Kampala-based organizations the Refugee Law Project and the International Refugee Rights Initiative have called on the Ugandan government to immediately halt the removal of Rwandan refugees living in southwestern Uganda.

On Wednesday Ugandan Police, along with officials from the Directorate of refugees began loading Rwandans living in the Isingiro and Kyenjonjo districts into trucks in order to return them to their country of origin. According to a release issued by the groups, the asylum seekers were lured by officials with promises of refugee status and food.

The Refugee Law Project and the International Refugee Rights Initiative have accused officials of violating the Ugandan Citizenship and Immigration Act by failing to follow the guidelines for deporting refugees denied requests for asylum. The groups have also pointed to international law such as the Convention on the Right of the Child, which they say the government has violated.

The repatriation efforts of the government were also condemned by the United Nations refugee agency, UNHCR, in a press release on Wednesday.

Uganda's refugee minister has told the French Press Agency (AFP) there were not legitimate reasons for the refugees to be given asylum in Uganda and he said the Ugandan government was following proper procedures.

Rwandan refugees have been resettling in Uganda since the Rwandan Genocide in 1994. Many of those include Hutus who fled the country after Tutsi rebels took power from the Hutu government in the wake of the atrocities.

Under international law refugees may not be returned to their country of origin if they have a reasonable fear of persecution. But Ugandan Officials argue that many of the Rwandans in Uganda are trying to avoid prosecution for their role in the Genocide.

The director of the Refugee Law Project, Chris Dolan, said that many refugees in Uganda fear they will be victimized by the Gacaca Courts, which are used in Rwanda to address crimes committed during the genocide.

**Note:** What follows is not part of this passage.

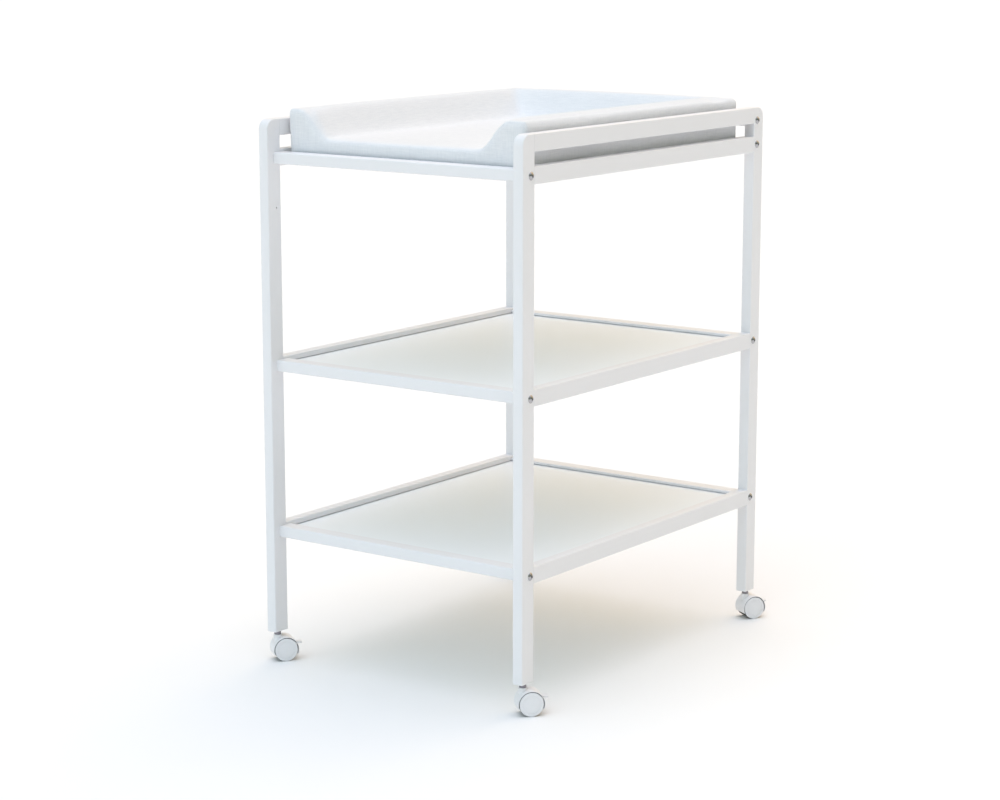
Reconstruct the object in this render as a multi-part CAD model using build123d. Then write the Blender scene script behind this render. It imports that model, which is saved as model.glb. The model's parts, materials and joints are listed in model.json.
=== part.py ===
from build123d import *
import os
from math import asin, cos, sin

# A rolling changing table: two ladder-like side frames of white painted beech, joined by flat
# cross laths and cross bolts. Three thin panels lie in grooves of the rails, a padded mat lies
# loose on the upper one, and each leg stands on a braked twin-wheel castor.
# Millimetres. +X is the right side, -Y the front (the open, low end of the mat), +Z up.

# ---- the frame as a whole ----
TABLE_W = 560.0          # outer faces of the left and right legs
TABLE_D = 764.0          # outer faces of the front and rear legs
LEG_TOP = 970.0          # above the floor
LEG_FOOT = 55.0          # underside of the legs
CENTRE_X = 7.0           # the middle of the floor box, seen from the middle of the frame:
CENTRE_Y = 10.0          # the castors trail towards the right and the rear

# ---- timber sections ----
LEG_X = 20.0
LEG_Y = 33.0
LEG_CORNER_R = 18.0      # rounding of each leg's outer top corner
EDGE_R = 2.5             # softened long edges
JOINT_EDGE_R = 0.8       # leg edges beside the rails
RAIL_T = 20.0            # side rails, as thick as the legs
RAIL_H = 29.4
LATH_D = 30.0            # cross laths, the same stock laid flat
LATH_H = 20.0
FRONT_INSET = 16.0       # from the legs' front faces to the front laths
REAR_INSET = 13.0        # from the legs' rear faces to the rear laths

# ---- heights of the rails' and laths' middles ----
LEVELS = {"bottom": 238.0, "middle": 537.5, "top": 902.5}
GUARD_RAIL_Z = LEG_TOP - RAIL_H / 2
GUARD_LATH_Z = 946.3

# ---- panels and their grooves ----
PANEL_T = 4.0
GROOVE_H = 5.0           # the gap above the panel shows as a thin shadow line
GROOVE_DEPTH = 4.0
TONGUE = 3.5             # how far the panel reaches into its groove
REBATE = 0.4             # the panel's upper face stands this much over its tongue
SHOULDER = 1.0           # and stops this far from the rails and laths
END_GAP = 0.3

# ---- fasteners ----
BOLT_D = 6.0
BOLT_HOLE_D = 6.5
BOLT_TIP = 24.0          # how far the bolt reaches into a lath
HEAD_D = 14.0
HEAD_H = 3.6
HEX_KEY = 4.0
HEX_DEPTH = 2.2
FRONT_BOLT_Y = 23.5      # from the leg's front face
REAR_BOLT_Y = 22.0       # from the leg's rear face
NUT_D = 10.0
NUT_L = 14.0
NUT_X = 17.0             # from the lath's end to the barrel nut's axis
NUT_HOLE_TOP = 7.5       # the nut's hole is drilled from below, to this far above the middle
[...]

"The question is whether justice is being done when people get back to Rwanda," said Dolan. "Many people feel that the Gacaca Court hasn't always been impartial. But in some instances it has been used as a way of dealing with personal grievances, as a way of preventing particular groups from getting access to their property. There are question marks about whether it has always been as impartial as it should be."

Dolan also pointed out that many Rwandans have entered Uganda well after the 1994 genocide. The director said that over 1,000 refugees have entered since January, suggesting broader problems in Rwanda which may make repatriation impossible.

International organizations such as the New York-based Human Rights Watch have raised similar concerns. Human Rights Watch has accused President Paul Kagame of manipulating the legacy of the genocide to discriminate against Hutus living in the country and shut down political opposition.

But Mr. Kagame has denied these charges, and the Tripartite Commission, the group which oversees Rwandan refugee response in Uganda, agrees that the conditions in Rwanda are appropriate for resettlement.

During a meeting in May the commission, composed of Uganda, Rwanda and the UNHCR, set a tentative date of December 2011 to invoke the cessation clause of the UNHCR Statute. If the clause is invoked, Rwandans arriving in Uganda will no longer be granted refugee status and will be forced to return home.